Contrairement à toutes les régions que nous venons de voir, l’Afrique de l’Ouest semble, de son côté, avoir connu une révolution commerciale largement endogène. Le commerce des métaux en serait le moteur mais la vente de cotonnades serait aussi présente, dans la boucle du Niger comme dans le bassin tchadien. C’est de cette époque que daterait la constitution de villages d’artisans spécialisés, en connexion avec un marché urbain proche, dans la ville autour de laquelle, précisément, ces villages d’artisans se regrouperaient. La production artisanale pour ce marché aurait aussi déterminé la formation de castes professionnelles. Sur cette base, les produits auraient commencé à circuler sur de très longues distances, soit en remontant le fleuve Niger, soit par voie terrestre. Djenné, par exemple, constituait une plaque tournante pour l’or venu de l’Ouest, comme pour le cuivre arrivant par l’Est, tandis que la production locale de riz et de poisson, mais aussi alentours de sorgho et de mil, permettait aux commerçants de pratiquer aussi un trafic local. Et pour cette région, il semble clair que le commerce trans-saharien ne fonctionnait pas encore : pour ce qui est du transport de l’or, il ne commencerait véritablement qu’à partir de la fin du 3e siècle.

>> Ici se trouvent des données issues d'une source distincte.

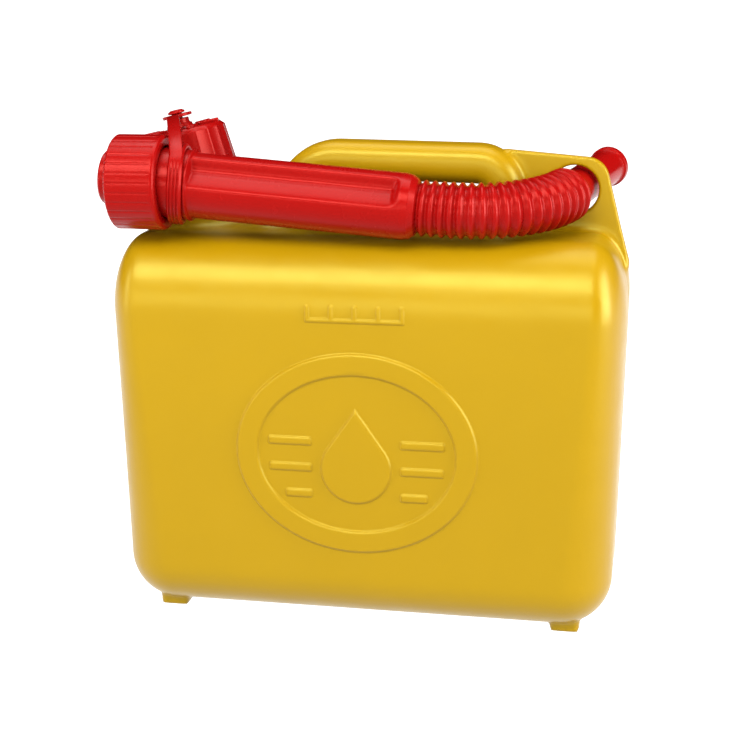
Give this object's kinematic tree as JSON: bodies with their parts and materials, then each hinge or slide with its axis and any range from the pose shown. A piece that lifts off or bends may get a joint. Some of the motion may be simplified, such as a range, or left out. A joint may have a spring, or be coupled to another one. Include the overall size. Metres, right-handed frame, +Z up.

Au total, Ehret fait un bilan précis de la participation de l’Afrique aux échanges de longue distance dans une période où on ne l’attend pas. Et il nous démontre au passage, avec l’essor commercial endogène à l’Ouest, l’importance du royaume d’Aksoum ou les trafics de la côte Est, avec l’influence malaise au Sud-Est et à Madagascar, la montée en puissance du monde berbère au Nord, que le continent africain est loin d’être resté passif à cette époque, reformulant les influences étrangères et s’appuyant sur les atouts méditerranéens ou arabes pour s’intégrer à l’économie globale.

EHRET Christopher [2002], The Civilizations of Africa: A History to 1800, University Press of Virginia, Charlottesville.